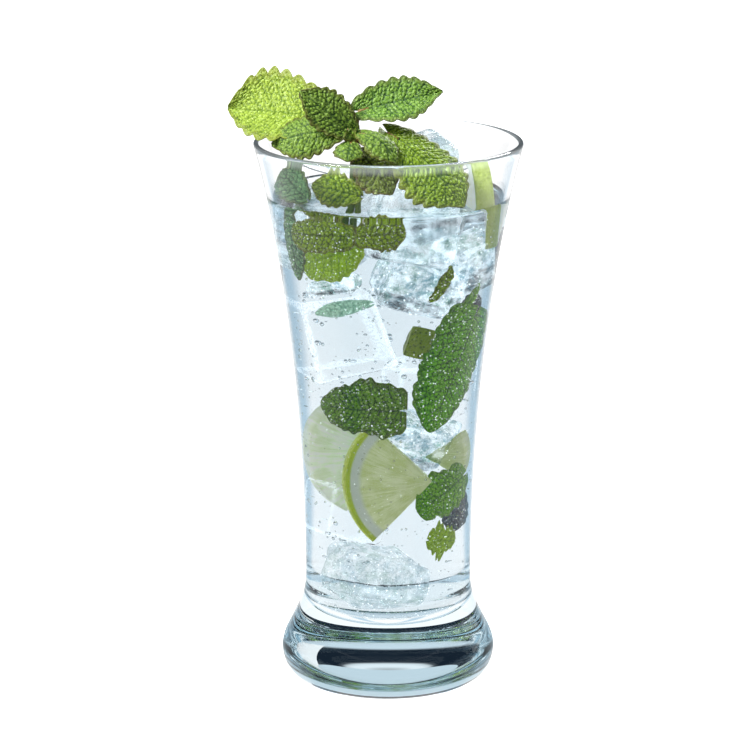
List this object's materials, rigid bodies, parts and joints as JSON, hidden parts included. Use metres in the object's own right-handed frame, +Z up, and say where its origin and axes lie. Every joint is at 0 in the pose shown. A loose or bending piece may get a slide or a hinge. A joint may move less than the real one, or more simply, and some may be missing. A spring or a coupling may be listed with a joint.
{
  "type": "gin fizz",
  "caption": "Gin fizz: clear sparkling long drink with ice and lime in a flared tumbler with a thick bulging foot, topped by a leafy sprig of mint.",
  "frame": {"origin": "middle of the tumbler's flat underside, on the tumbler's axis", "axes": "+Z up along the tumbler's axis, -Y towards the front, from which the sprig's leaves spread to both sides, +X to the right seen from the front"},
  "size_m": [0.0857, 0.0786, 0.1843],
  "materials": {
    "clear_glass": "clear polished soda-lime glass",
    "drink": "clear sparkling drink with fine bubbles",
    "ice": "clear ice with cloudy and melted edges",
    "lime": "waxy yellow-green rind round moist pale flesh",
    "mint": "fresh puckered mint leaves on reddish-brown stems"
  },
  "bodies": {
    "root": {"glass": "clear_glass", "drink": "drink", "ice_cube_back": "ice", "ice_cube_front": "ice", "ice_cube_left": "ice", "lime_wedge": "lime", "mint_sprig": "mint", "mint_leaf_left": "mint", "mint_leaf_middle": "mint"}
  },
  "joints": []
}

┄┄┄┄┄┄

▶ **AIM**: Report how many lines of the data hold the string "frame"; give only the number.

▶ **ANSWER FOR THIS EXERCISE**: 2